I mean, obviously - making changes to the blueprint of a building before the building is built results in changes to the building. But after the fact, drawing in an extra wall or bathroom onto the blueprint of a building long since finished produces nothing at all.
That said there are many cases where developing embryos do seem to recapitulate aspects of their phylogeny. Whale embryos, for instance, develop and then lose hair and legs. It's not clear why this should be the case unless whales inherit, evolutionarily, the bulk of the fetal development program shared by other mammals.
Re: How Creationism Explains Human Tails (It Doesn't)
I'm sure you've heard it a million times already, but the evidence for common ancestry could logically be used as evidence for common design.

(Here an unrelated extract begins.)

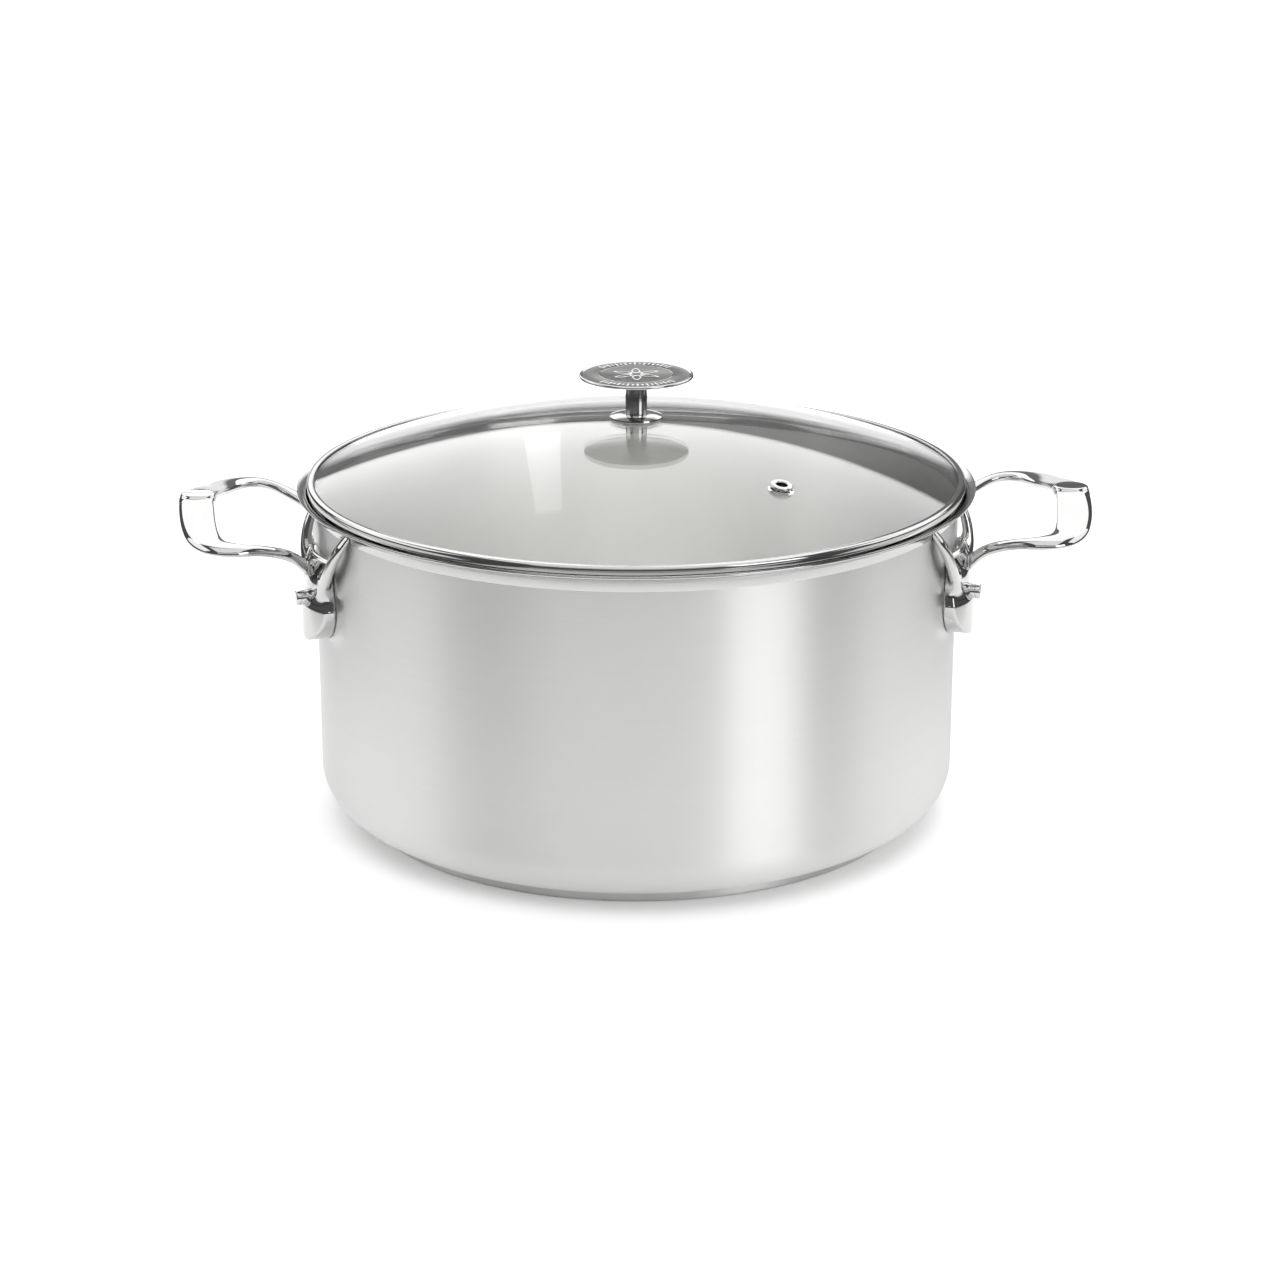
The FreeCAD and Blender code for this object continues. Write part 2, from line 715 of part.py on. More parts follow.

No, it can't. Common design could explain why both land mammals and cetaceans nurse their young from teats and are warm-blooded. But common design can't explain why fetal cetaceans grow the same pelvis and hair land mammals do. (Later in development the fetus loses the hair but keeps the pelvis.)
Dean Kamen is the designer both of the Segway scooter and the kidney dialysis machine, but the Segway doesn't have any parts from dialysis machines. Common design explains the commonality of useful adaptations in multiple applications, but it doesn't explain why you find commonalities even where they're totally useless, like the whale's pelvis. Common ancestry, on the other hand, explains both.